DATA TO PROCESS:
=-=-=
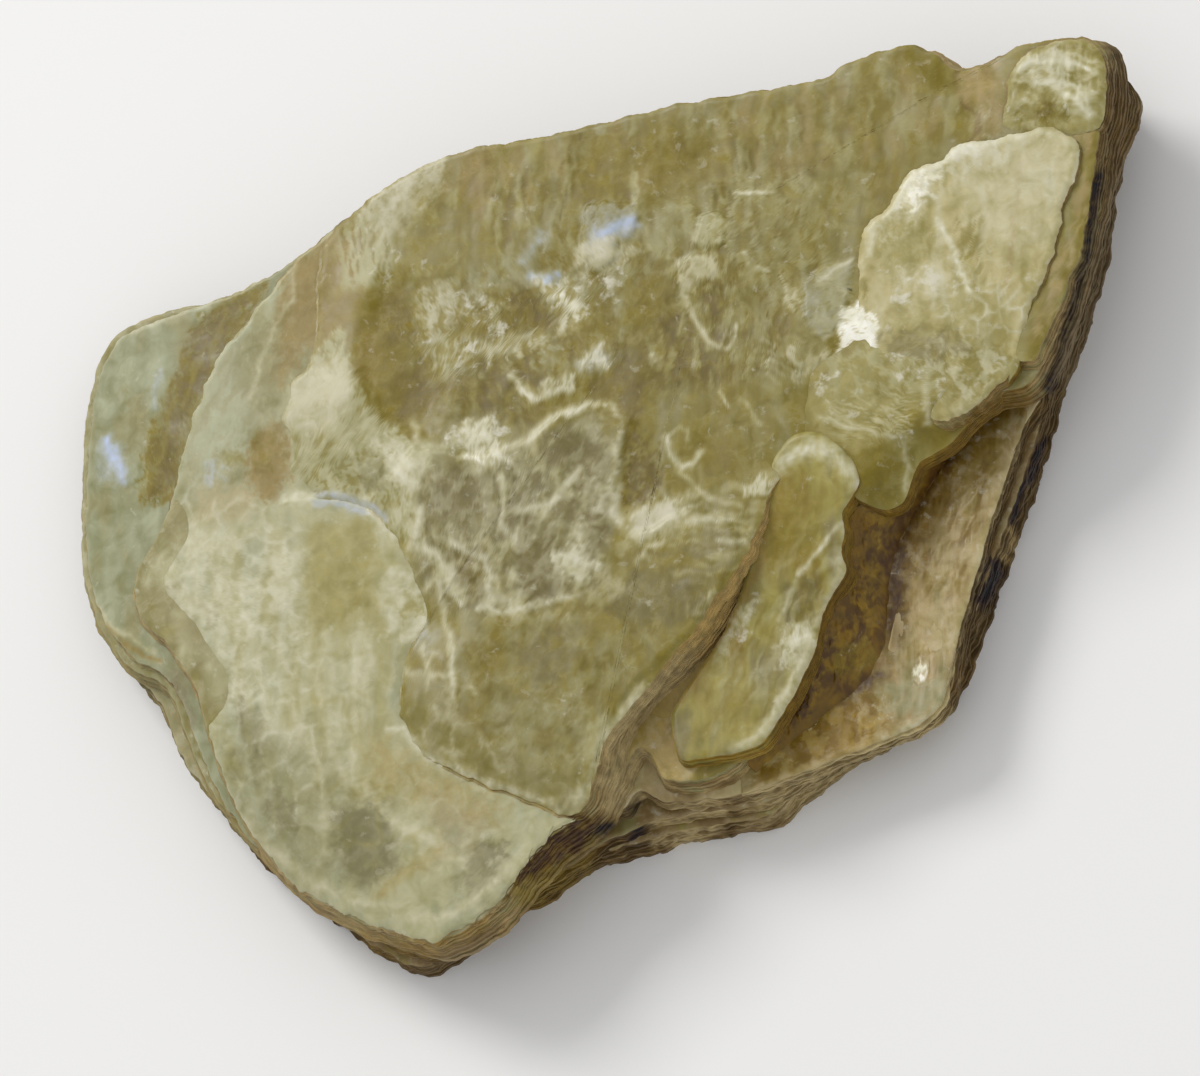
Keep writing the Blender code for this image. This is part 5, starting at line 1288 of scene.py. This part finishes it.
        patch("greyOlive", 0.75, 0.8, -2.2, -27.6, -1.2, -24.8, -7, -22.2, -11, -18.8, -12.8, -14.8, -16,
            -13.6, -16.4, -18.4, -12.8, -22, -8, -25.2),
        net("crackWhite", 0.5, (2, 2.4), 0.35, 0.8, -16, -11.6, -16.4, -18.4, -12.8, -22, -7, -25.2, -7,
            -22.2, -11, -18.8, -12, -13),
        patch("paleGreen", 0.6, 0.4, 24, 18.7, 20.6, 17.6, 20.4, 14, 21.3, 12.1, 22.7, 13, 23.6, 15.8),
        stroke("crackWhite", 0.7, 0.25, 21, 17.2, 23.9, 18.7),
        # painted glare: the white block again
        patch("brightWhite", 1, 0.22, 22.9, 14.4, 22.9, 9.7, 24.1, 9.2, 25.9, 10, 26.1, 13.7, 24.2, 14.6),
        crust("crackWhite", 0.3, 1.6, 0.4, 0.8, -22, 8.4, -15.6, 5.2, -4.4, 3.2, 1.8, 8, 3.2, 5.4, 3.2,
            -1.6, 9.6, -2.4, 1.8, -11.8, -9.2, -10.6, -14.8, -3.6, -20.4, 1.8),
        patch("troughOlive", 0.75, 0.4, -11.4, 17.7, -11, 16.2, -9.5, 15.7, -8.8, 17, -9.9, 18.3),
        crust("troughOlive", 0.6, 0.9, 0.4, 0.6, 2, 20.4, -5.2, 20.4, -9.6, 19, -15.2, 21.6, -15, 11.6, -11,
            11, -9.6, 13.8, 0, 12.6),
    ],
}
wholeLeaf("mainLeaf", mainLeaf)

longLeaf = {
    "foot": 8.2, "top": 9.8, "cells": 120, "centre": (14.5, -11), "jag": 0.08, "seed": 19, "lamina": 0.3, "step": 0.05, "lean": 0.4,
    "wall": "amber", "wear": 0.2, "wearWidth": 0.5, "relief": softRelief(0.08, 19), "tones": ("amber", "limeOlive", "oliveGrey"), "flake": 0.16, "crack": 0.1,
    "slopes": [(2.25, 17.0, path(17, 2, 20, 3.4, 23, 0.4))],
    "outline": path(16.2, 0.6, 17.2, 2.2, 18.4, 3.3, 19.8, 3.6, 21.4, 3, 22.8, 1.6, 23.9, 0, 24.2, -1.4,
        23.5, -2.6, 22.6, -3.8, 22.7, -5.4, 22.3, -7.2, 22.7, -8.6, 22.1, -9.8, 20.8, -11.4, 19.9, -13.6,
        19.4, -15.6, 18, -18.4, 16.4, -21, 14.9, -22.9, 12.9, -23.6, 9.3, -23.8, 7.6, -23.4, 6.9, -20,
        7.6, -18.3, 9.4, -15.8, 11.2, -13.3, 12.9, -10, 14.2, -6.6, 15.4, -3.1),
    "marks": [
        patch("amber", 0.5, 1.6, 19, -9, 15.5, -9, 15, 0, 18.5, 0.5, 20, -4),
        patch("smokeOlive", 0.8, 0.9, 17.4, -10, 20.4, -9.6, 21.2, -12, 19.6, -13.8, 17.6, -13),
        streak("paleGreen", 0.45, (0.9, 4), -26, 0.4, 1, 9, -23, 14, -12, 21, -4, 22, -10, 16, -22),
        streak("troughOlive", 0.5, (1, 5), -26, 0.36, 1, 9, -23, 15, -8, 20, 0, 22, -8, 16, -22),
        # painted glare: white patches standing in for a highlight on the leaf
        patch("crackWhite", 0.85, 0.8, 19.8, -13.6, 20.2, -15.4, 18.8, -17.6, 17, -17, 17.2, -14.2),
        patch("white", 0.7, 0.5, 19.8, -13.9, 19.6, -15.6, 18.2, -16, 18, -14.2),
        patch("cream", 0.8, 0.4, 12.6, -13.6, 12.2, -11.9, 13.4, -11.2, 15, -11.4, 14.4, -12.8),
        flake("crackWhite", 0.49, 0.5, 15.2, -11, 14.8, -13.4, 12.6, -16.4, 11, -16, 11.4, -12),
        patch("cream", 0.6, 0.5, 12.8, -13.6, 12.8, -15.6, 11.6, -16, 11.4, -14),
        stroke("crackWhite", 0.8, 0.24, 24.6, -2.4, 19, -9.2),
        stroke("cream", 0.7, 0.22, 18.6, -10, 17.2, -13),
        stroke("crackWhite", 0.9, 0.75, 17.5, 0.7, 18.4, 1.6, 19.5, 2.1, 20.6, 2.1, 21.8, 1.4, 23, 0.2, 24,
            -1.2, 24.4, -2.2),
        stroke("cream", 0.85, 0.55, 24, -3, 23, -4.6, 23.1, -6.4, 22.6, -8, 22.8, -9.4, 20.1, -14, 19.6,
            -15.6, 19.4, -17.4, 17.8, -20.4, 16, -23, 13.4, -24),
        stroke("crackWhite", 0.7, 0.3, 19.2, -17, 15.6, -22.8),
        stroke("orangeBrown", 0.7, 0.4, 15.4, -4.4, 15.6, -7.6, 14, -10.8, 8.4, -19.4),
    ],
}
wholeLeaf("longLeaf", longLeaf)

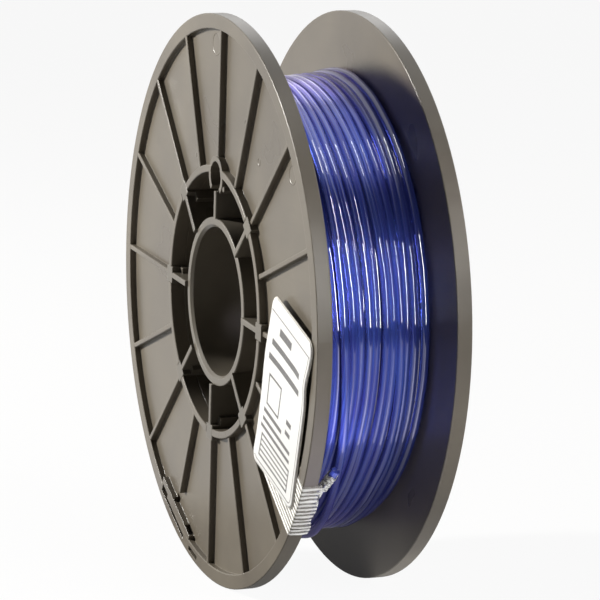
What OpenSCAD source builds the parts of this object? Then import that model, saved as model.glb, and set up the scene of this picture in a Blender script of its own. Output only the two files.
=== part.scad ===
=-=-=
PROBLEM STATEMENT: All of the data needs to be printed once more, exactly.

RESULT OF THIS TASK:
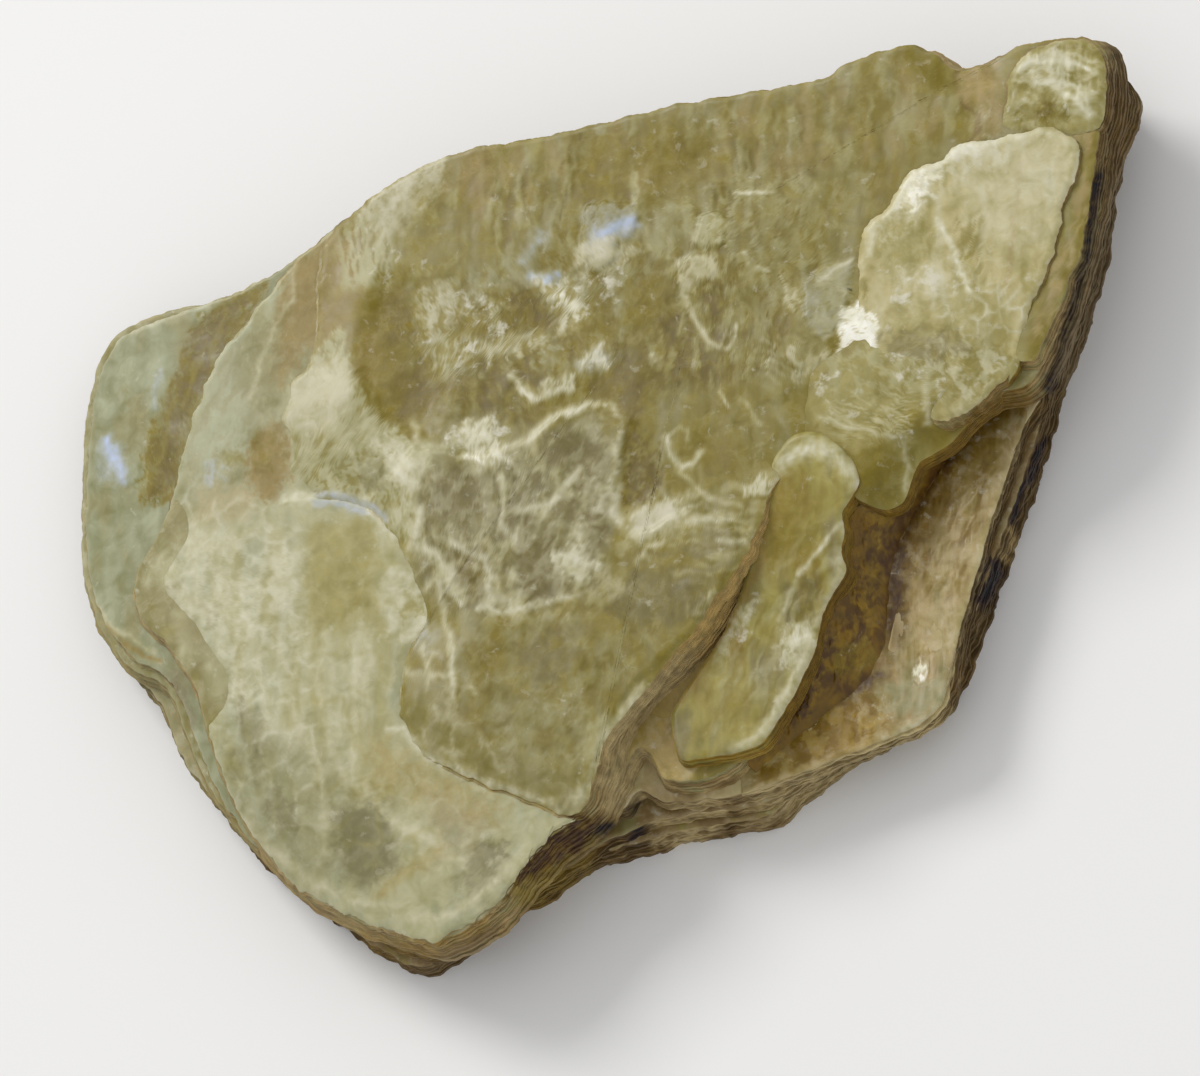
Keep writing the Blender code for this image. This is part 5, starting at line 1288 of scene.py. This part finishes it.
        patch("greyOlive", 0.75, 0.8, -2.2, -27.6, -1.2, -24.8, -7, -22.2, -11, -18.8, -12.8, -14.8, -16,
            -13.6, -16.4, -18.4, -12.8, -22, -8, -25.2),
        net("crackWhite", 0.5, (2, 2.4), 0.35, 0.8, -16, -11.6, -16.4, -18.4, -12.8, -22, -7, -25.2, -7,
            -22.2, -11, -18.8, -12, -13),
        patch("paleGreen", 0.6, 0.4, 24, 18.7, 20.6, 17.6, 20.4, 14, 21.3, 12.1, 22.7, 13, 23.6, 15.8),
        stroke("crackWhite", 0.7, 0.25, 21, 17.2, 23.9, 18.7),
        # painted glare: the white block again
        patch("brightWhite", 1, 0.22, 22.9, 14.4, 22.9, 9.7, 24.1, 9.2, 25.9, 10, 26.1, 13.7, 24.2, 14.6),
        crust("crackWhite", 0.3, 1.6, 0.4, 0.8, -22, 8.4, -15.6, 5.2, -4.4, 3.2, 1.8, 8, 3.2, 5.4, 3.2,
            -1.6, 9.6, -2.4, 1.8, -11.8, -9.2, -10.6, -14.8, -3.6, -20.4, 1.8),
        patch("troughOlive", 0.75, 0.4, -11.4, 17.7, -11, 16.2, -9.5, 15.7, -8.8, 17, -9.9, 18.3),
        crust("troughOlive", 0.6, 0.9, 0.4, 0.6, 2, 20.4, -5.2, 20.4, -9.6, 19, -15.2, 21.6, -15, 11.6, -11,
            11, -9.6, 13.8, 0, 12.6),
    ],
}
wholeLeaf("mainLeaf", mainLeaf)

longLeaf = {
    "foot": 8.2, "top": 9.8, "cells": 120, "centre": (14.5, -11), "jag": 0.08, "seed": 19, "lamina": 0.3, "step": 0.05, "lean": 0.4,
    "wall": "amber", "wear": 0.2, "wearWidth": 0.5, "relief": softRelief(0.08, 19), "tones": ("amber", "limeOlive", "oliveGrey"), "flake": 0.16, "crack": 0.1,
    "slopes": [(2.25, 17.0, path(17, 2, 20, 3.4, 23, 0.4))],
    "outline": path(16.2, 0.6, 17.2, 2.2, 18.4, 3.3, 19.8, 3.6, 21.4, 3, 22.8, 1.6, 23.9, 0, 24.2, -1.4,
        23.5, -2.6, 22.6, -3.8, 22.7, -5.4, 22.3, -7.2, 22.7, -8.6, 22.1, -9.8, 20.8, -11.4, 19.9, -13.6,
        19.4, -15.6, 18, -18.4, 16.4, -21, 14.9, -22.9, 12.9, -23.6, 9.3, -23.8, 7.6, -23.4, 6.9, -20,
        7.6, -18.3, 9.4, -15.8, 11.2, -13.3, 12.9, -10, 14.2, -6.6, 15.4, -3.1),
    "marks": [
        patch("amber", 0.5, 1.6, 19, -9, 15.5, -9, 15, 0, 18.5, 0.5, 20, -4),
        patch("smokeOlive", 0.8, 0.9, 17.4, -10, 20.4, -9.6, 21.2, -12, 19.6, -13.8, 17.6, -13),
        streak("paleGreen", 0.45, (0.9, 4), -26, 0.4, 1, 9, -23, 14, -12, 21, -4, 22, -10, 16, -22),
        streak("troughOlive", 0.5, (1, 5), -26, 0.36, 1, 9, -23, 15, -8, 20, 0, 22, -8, 16, -22),
        # painted glare: white patches standing in for a highlight on the leaf
        patch("crackWhite", 0.85, 0.8, 19.8, -13.6, 20.2, -15.4, 18.8, -17.6, 17, -17, 17.2, -14.2),
        patch("white", 0.7, 0.5, 19.8, -13.9, 19.6, -15.6, 18.2, -16, 18, -14.2),
        patch("cream", 0.8, 0.4, 12.6, -13.6, 12.2, -11.9, 13.4, -11.2, 15, -11.4, 14.4, -12.8),
        flake("crackWhite", 0.49, 0.5, 15.2, -11, 14.8, -13.4, 12.6, -16.4, 11, -16, 11.4, -12),
        patch("cream", 0.6, 0.5, 12.8, -13.6, 12.8, -15.6, 11.6, -16, 11.4, -14),
        stroke("crackWhite", 0.8, 0.24, 24.6, -2.4, 19, -9.2),
        stroke("cream", 0.7, 0.22, 18.6, -10, 17.2, -13),
        stroke("crackWhite", 0.9, 0.75, 17.5, 0.7, 18.4, 1.6, 19.5, 2.1, 20.6, 2.1, 21.8, 1.4, 23, 0.2, 24,
            -1.2, 24.4, -2.2),
        stroke("cream", 0.85, 0.55, 24, -3, 23, -4.6, 23.1, -6.4, 22.6, -8, 22.8, -9.4, 20.1, -14, 19.6,
            -15.6, 19.4, -17.4, 17.8, -20.4, 16, -23, 13.4, -24),
        stroke("crackWhite", 0.7, 0.3, 19.2, -17, 15.6, -22.8),
        stroke("orangeBrown", 0.7, 0.4, 15.4, -4.4, 15.6, -7.6, 14, -10.8, 8.4, -19.4),
    ],
}
wholeLeaf("longLeaf", longLeaf)

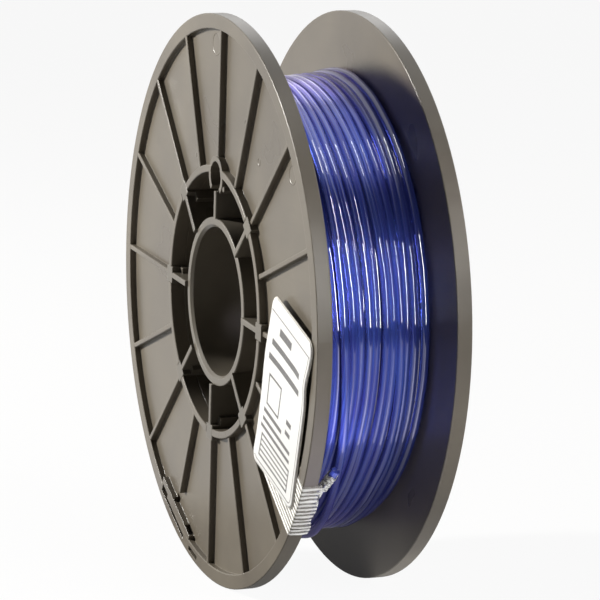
What OpenSCAD source builds the parts of this object? Then import that model, saved as model.glb, and set up the scene of this picture in a Blender script of its own. Output only the two files.
=== part.scad ===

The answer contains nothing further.